In smaller organizations or projects, a single team may be responsible for data engineering and Software Engineering, with team members having various skills and responsibilities. However, the team needs to have a clear understanding of the goals and requirements of the project, as well as the tools and technologies being used. Effective communication and collaboration within the team and with other stakeholders are vital to the project's success.
In both Data Engineering and Software Engineering, there is a growing demand for professionals with proper skills. A willingness to continually learn and develop is key to a successful career. The specific career path will depend on various factors, including personal interests and goals, as well as the needs and opportunities within the industry.
Data Engineering typically starts with a role as a data engineer. With experience and technical expertise, a data engineer can advance to a role as a data architect responsible for defining the overall data architecture and strategy. From there, one can progress to a data scientist or analyst role, using the data to generate insights and support decision-making.
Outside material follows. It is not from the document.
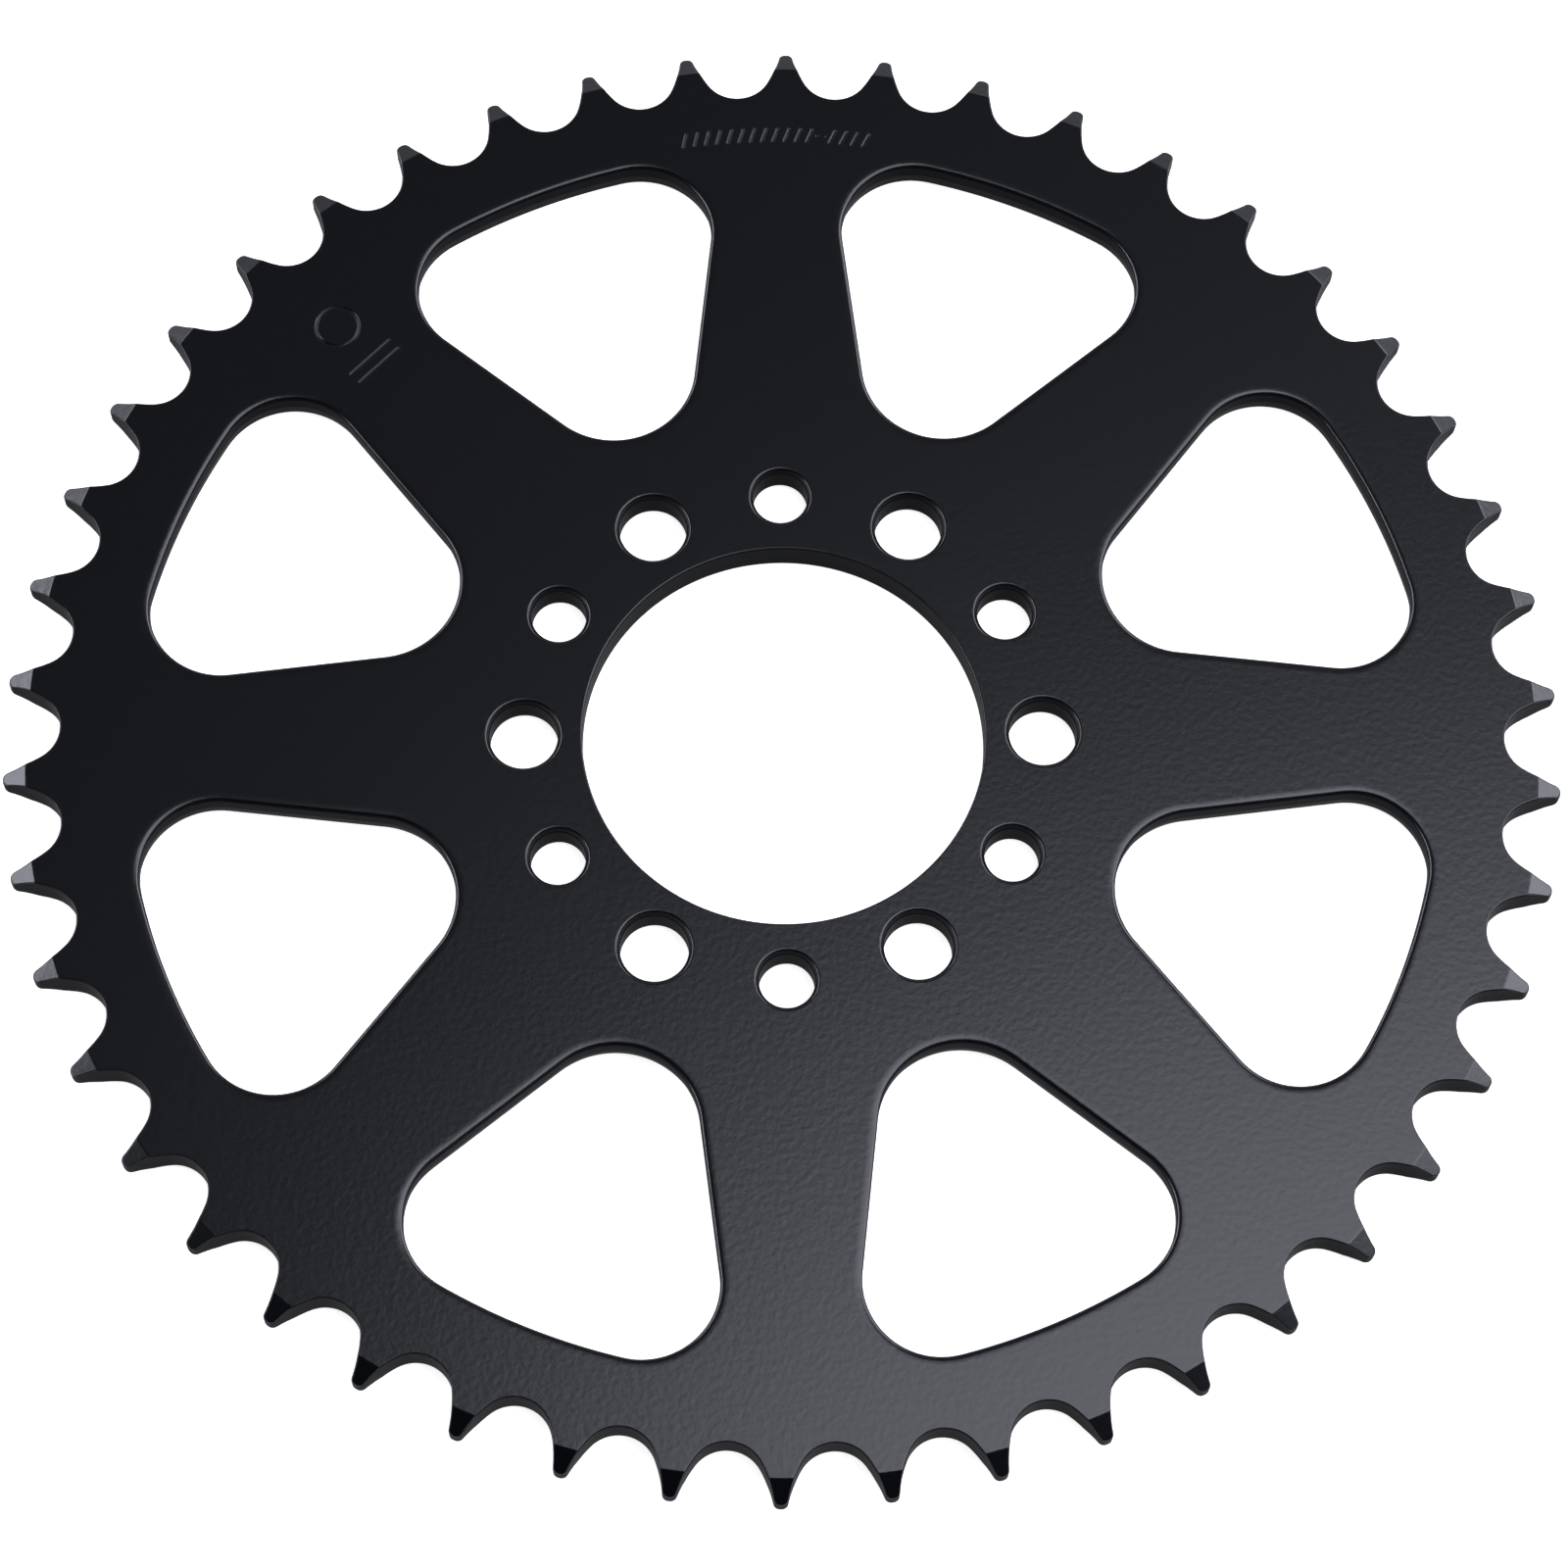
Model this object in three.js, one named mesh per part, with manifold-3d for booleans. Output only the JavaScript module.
// Rear drive sprocket of a motorcycle: one flat steel plate with teeth for a roller chain.
//
// Millimetres, +Z up. The bore's axis is Z, the plate lies on Z = 0 and its other face is at
// Z = PLATE_THICKNESS. Bolt holes and windows are set out from the X and Y axes.
import * as THREE from "three";
import { mergeVertices } from "three/addons/utils/BufferGeometryUtils.js";
import Module from "manifold-3d";

// Chain and teeth
const CHAIN_PITCH = 15.875; // 520 chain, 5/8 inch
const TEETH = 46;
const PLATE_THICKNESS = 5.8; // runs between inner plates that are 6.35 apart
const TOOTH_PHASE = -0.92; // degrees from +Y to the middle of the nearest tooth
const PITCH_RADIUS = CHAIN_PITCH / 2 / Math.sin(Math.PI / TEETH);
const ROOT_RADIUS = PITCH_RADIUS - 5.1; // half a 10.16 roller, with a little clearance
const SEAT_RADIUS = 5.65; // curve of the gap that a roller drops into
const FLANK_START = 29; // degrees between flank and middle line of a tooth, where the seat ends
const FLANK_RADIUS = 18; // hollow curve of the flank, from the seat to the tip
const TIP_RADIUS = 120;
const TIP_ROUND = 1; // corner radius where flank and tip land meet

// Turned chamfer on both sides of the tooth tips, which guides the chain's plates
const TIP_CHAMFER_RADIUS = 116.2; // where the cone leaves the flat face
const TIP_CHAMFER_DEPTH = 1.7; // along Z, at TIP_RADIUS

// Centre bore and the two rings of bolt holes that share one circle
const BORE_RADIUS = 31;
const BORE_BREAK = 0.35;
const BOLT_CIRCLE_RADIUS = 40;
const BOLT_HOLES = 12;
const LARGE_HOLE_RADIUS = 5.25; // clears an M10 bolt
const SMALL_HOLE_RADIUS = 4.25; // clears an M8 bolt
const HOLE_CHAMFER = 0.7;

// Lightening windows: a rounded triangle between each pair of spokes
const WINDOWS = 8;
const WINDOW_OUTER_RADIUS = 101; // wide end, an arc about the bore's axis
const WINDOW_CORNER_ROUND = 11.5;
const WINDOW_CORNER_OFFSET = 12.9; // from the window's middle line to a corner's centre
const WINDOW_INNER_CENTRE = 68.1; // from the bore's axis to the centre of the narrow end
const WINDOW_INNER_ROUND = 12.8;
const WINDOW_BREAK = 0.45; // the tight end of the rolled edge, on the outer face
const WINDOW_ROLL_WIDTH = 1.4; // the whole of that edge, with the shallow part the punch drags down
const WINDOW_ROLL_DEPTH = 0.12; // how far the shallow part falls
const BREAKOUT_HEIGHT = 3; // above the back, where the punch tears the steel instead of shearing it
const BREAKOUT_WIDTH = 0.5; // how much wider the window is at the back

// Steps in which round stretches are cut
const SEAT_STEPS = 4; // from the bottom of the gap to the flank
const FLANK_STEPS = 2;
const TIP_ROUND_STEPS = 2;
const WINDOW_STEPS = 7; // for each of a window's four arcs
const HOLE_STEPS = 20;
const BORE_STEPS = 72;
const BLANK_STEPS = 2 * TEETH; // one flat of the turned blank spans a whole tooth
const OVERSHOOT = 1; // how far a cutter reaches past the face it cuts
const ROLL_OVERSHOOT = 0.1; // the same, for the shallow edge of the windows

const wasm = await Module();
wasm.setup();

const radians = THREE.MathUtils.degToRad;
const toothAngle = (2 * Math.PI) / TEETH;

// Points on an arc about (x, y) from angle a to angle b, both ends included.
function arc(x, y, radius, a, b, steps) {
  const points = [];
  for (let i = 0; i <= steps; i += 1) {
    const angle = a + ((b - a) * i) / steps;
    points.push(new THREE.Vector2(x + radius * Math.cos(angle), y + radius * Math.sin(angle)));
  }
  return points;
}

function turned(points, angle) {
  const centre = new THREE.Vector2();
  return points.map((point) => point.clone().rotateAround(centre, angle));
}

// One tooth, its middle line along +X, from the bottom of the gap before it to that after it. A
// side runs from the seat, which curves about a point in the gap's middle line, over the hollow
// flank to the rounded corner of the tip land.
function toothPoints() {
  const start = radians(FLANK_START);
  const seatCentre = ROOT_RADIUS + SEAT_RADIUS;
  const gapX = seatCentre * Math.cos(toothAngle / 2);
  const gapY = -seatCentre * Math.sin(toothAngle / 2);
  const flankX = gapX + (FLANK_RADIUS - SEAT_RADIUS) * Math.sin(start);
  const flankY = gapY - (FLANK_RADIUS - SEAT_RADIUS) * Math.cos(start);
  const cornerX = TIP_RADIUS - TIP_ROUND;
  const cornerRise = Math.sqrt((FLANK_RADIUS + TIP_ROUND) ** 2 - (cornerX - flankX) ** 2);
  const meet = Math.atan2(cornerRise, cornerX - flankX);
  const foot = Math.PI / 2 + start;
  const side = [
    ...arc(gapX, gapY, SEAT_RADIUS, Math.PI - toothAngle / 2, foot, SEAT_STEPS),
    ...arc(flankX, flankY, FLANK_RADIUS, foot, meet, FLANK_STEPS).slice(1, -1),
    ...arc(cornerX, flankY + cornerRise, TIP_ROUND, meet - Math.PI, 0, TIP_ROUND_STEPS),
  ];
  const otherSide = side.map((point) => new THREE.Vector2(point.x, -point.y)).reverse();
  return [...side, ...otherSide.slice(0, -1)];
}

function rimShape() {
  const points = [];
  const first = Math.PI / 2 + radians(TOOTH_PHASE);
  for (let i = 0; i < TEETH; i += 1) {
    points.push(...turned(toothPoints(), first + i * toothAngle));
  }
  return new THREE.Shape(points);
}

// One window, its middle line along +X: corner, wide end, corner and narrow end. Its straight
// sides join the arcs. Grow moves every side outwards.
function windowPoints(grow) {
  const cornerReach = WINDOW_OUTER_RADIUS - WINDOW_CORNER_ROUND;
  const cornerX = Math.sqrt(cornerReach ** 2 - WINDOW_CORNER_OFFSET ** 2);
  const cornerAngle = Math.atan2(WINDOW_CORNER_OFFSET, cornerX);
  const runX = cornerX - WINDOW_INNER_CENTRE;
  const run = Math.hypot(runX, WINDOW_CORNER_OFFSET);
  const lean = Math.atan2(WINDOW_CORNER_OFFSET, runX);
  const side = lean + Math.asin((WINDOW_CORNER_ROUND - WINDOW_INNER_ROUND) / run);
  const normal = side + Math.PI / 2; // points out of the window through its upper side
  const wide = WINDOW_OUTER_RADIUS + grow;
  const round = WINDOW_CORNER_ROUND + grow;
  const inner = WINDOW_INNER_ROUND + grow;
  const offset = WINDOW_CORNER_OFFSET;
  return [
    ...arc(cornerX, -offset, round, -normal, -cornerAngle, WINDOW_STEPS),
    ...arc(0, 0, wide, -cornerAngle, cornerAngle, WINDOW_STEPS).slice(1, -1),
    ...arc(cornerX, offset, round, cornerAngle, normal, WINDOW_STEPS),
    ...arc(WINDOW_INNER_CENTRE, 0, inner, normal, 2 * Math.PI - normal, WINDOW_STEPS),
  ];
}

// A closed geometry as a solid that can be joined and cut.
function solid(geometry) {
  const bare = geometry.index ? geometry.toNonIndexed() : geometry.clone();
  bare.deleteAttribute("normal");
  bare.deleteAttribute("uv");
  const merged = mergeVertices(bare, 1e-5);
  const corners = merged.index.array;
  const triVerts = [];
  for (let i = 0; i < corners.length; i += 3) {
    const [a, b, c] = corners.subarray(i, i + 3);
    if (a !== b && b !== c && c !== a) triVerts.push(a, b, c);
  }
  return new wasm.Manifold(
    new wasm.Mesh({
      numProp: 3,
      vertProperties: new Float32Array(merged.attributes.position.array),
      triVerts: new Uint32Array(triVerts),
    }),
  );
}

function geometryOf(made) {
  const mesh = made.getMesh();
  const geometry = new THREE.BufferGeometry();
  geometry.setAttribute("position", new THREE.BufferAttribute(mesh.vertProperties, 3));
  geometry.setIndex(new THREE.BufferAttribute(mesh.triVerts, 1));
  geometry.computeVertexNormals();
  return geometry;
}

// A solid of revolution about Z from [radius, z] pairs that run from the axis up to the axis.
function lathe(profile, steps, turn = 0) {
  const points = profile.map(([radius, z]) => new THREE.Vector2(radius, z));
  return solid(new THREE.LatheGeometry(points, steps).rotateX(Math.PI / 2).rotateZ(turn));
}

// What the lathe leaves of the tooth tips: everything between two cones. The flats of the
// blank are centred on the teeth, and its cones meet the named radii at the flats' middles.
function turnedBlank() {
  const slope = TIP_CHAMFER_DEPTH / (TIP_RADIUS - TIP_CHAMFER_RADIUS);
  const out = 1 / Math.cos(Math.PI / BLANK_STEPS);
  const landDepth = TIP_CHAMFER_DEPTH + OVERSHOOT * slope;
  const faceRadius = (TIP_CHAMFER_RADIUS - OVERSHOOT / slope) * out;
  const landRadius = (TIP_RADIUS + OVERSHOOT) * out;
  const profile = [
    [0, -OVERSHOOT],
    [faceRadius, -OVERSHOOT],
    [landRadius, landDepth],
    [landRadius, PLATE_THICKNESS - landDepth],
    [faceRadius, PLATE_THICKNESS + OVERSHOOT],
    [0, PLATE_THICKNESS + OVERSHOOT],
  ];
  return lathe(profile, BLANK_STEPS, radians(TOOTH_PHASE) + Math.PI / BLANK_STEPS);
}

// A drill with a countersink for each end of its hole.
function holeCutter(radius, chamfer, steps) {
  const wide = radius + chamfer + OVERSHOOT;
  const profile = [
    [0, -OVERSHOOT],
    [wide, -OVERSHOOT],
    [radius, chamfer],
    [radius, PLATE_THICKNESS - chamfer],
    [wide, PLATE_THICKNESS + OVERSHOOT],
    [0, PLATE_THICKNESS + OVERSHOOT],
  ];
  return lathe(profile, steps, Math.PI / steps);
}

// A solid through rings of points, listed from the lowest up as [points, z]. Every ring has as
// many points as the others and runs counter-clockwise.
function loft(rings) {
  const size = rings[0][0].length;
  const places = rings.flatMap(([points, z]) => points.flatMap((point) => [point.x, point.y, z]));
  const corners = [];
  for (let low = 0; low < size * (rings.length - 1); low += size) {
    for (let i = 0; i < size; i += 1) {
      const next = (i + 1) % size;
      corners.push(low + i, low + next, low + size + next);
      corners.push(low + i, low + size + next, low + size + i);
    }
  }
  const top = size * (rings.length - 1);
  for (const [a, b, c] of THREE.ShapeUtils.triangulateShape(rings[0][0], [])) {
    corners.push(c, b, a);
    corners.push(top + a, top + b, top + c);
  }
  const geometry = new THREE.BufferGeometry();
  geometry.setAttribute("position", new THREE.Float32BufferAttribute(places, 3));
  geometry.setIndex(corners);
  return solid(geometry);
}

// A punched window, from the back up: the break-out that leaves it wider at the back, a straight
// land, and the tight and the shallow part of the rolled edge on the outer face.
function windowCutter() {
  const breakoutSlope = BREAKOUT_WIDTH / BREAKOUT_HEIGHT;
  const tightFoot = PLATE_THICKNESS - WINDOW_BREAK - WINDOW_ROLL_DEPTH;
  const rollSlope = (WINDOW_ROLL_WIDTH - WINDOW_BREAK) / WINDOW_ROLL_DEPTH;
  return loft([
    [windowPoints(BREAKOUT_WIDTH + OVERSHOOT * breakoutSlope), -OVERSHOOT],
    [windowPoints(0), BREAKOUT_HEIGHT],
    [windowPoints(0), tightFoot],
    [windowPoints(WINDOW_BREAK), PLATE_THICKNESS - WINDOW_ROLL_DEPTH],
    [windowPoints(WINDOW_ROLL_WIDTH + ROLL_OVERSHOOT * rollSlope), PLATE_THICKNESS + ROLL_OVERSHOOT],
  ]);
}

const aboutZ = (made, degrees) => made.rotate([0, 0, degrees]);

function plateSolid() {
  const rim = new THREE.ExtrudeGeometry(rimShape(), {
    depth: PLATE_THICKNESS,
    bevelEnabled: false,
  });
  let plate = solid(rim).intersect(turnedBlank());
  plate = plate.subtract(holeCutter(BORE_RADIUS, BORE_BREAK, BORE_STEPS));

  const window = windowCutter();
  for (let i = 0; i < WINDOWS; i += 1) {
    plate = plate.subtract(aboutZ(window, ((i + 0.5) * 360) / WINDOWS));
  }

  // Large and small holes alternate, a large one on each end of the X axis.
  for (let i = 0; i < BOLT_HOLES; i += 1) {
    const radius = i % 2 ? SMALL_HOLE_RADIUS : LARGE_HOLE_RADIUS;
    const drill = holeCutter(radius, HOLE_CHAMFER, HOLE_STEPS).translate([BOLT_CIRCLE_RADIUS, 0, 0]);
    plate = plate.subtract(aboutZ(drill, (i * 360) / BOLT_HOLES));
  }
  return plate;
}

// Satin black powder coat over the whole plate.
function blackCoat() {
  return new THREE.MeshStandardMaterial({
    color: 0x18181a,
    roughness: 0.38,
    metalness: 0.0,
  });
}

const sprocket = new THREE.Group();
const plate = new THREE.Mesh(geometryOf(plateSolid()), blackCoat());
plate.name = "sprocket_plate";
sprocket.add(plate);

export default sprocket;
In Software Engineering, a career path covers the role of a software developer, where one focuses on writing and maintaining the code for software applications. With experience and technical expertise, a software developer can advance to a role as a software architect and then become a team lead or technical manager responsible for leading a team of software developers and guiding the project's technical direction.
Ultimately, the choice between a career in Data Engineering or Software Engineering will depend on personal interests and strengths, as well as the needs and opportunities within the industry. Whether one is focused on the design and maintenance of data systems or the creation of software applications, both fields offer exciting and rewarding career paths for those with a passion for technology and problem-solving.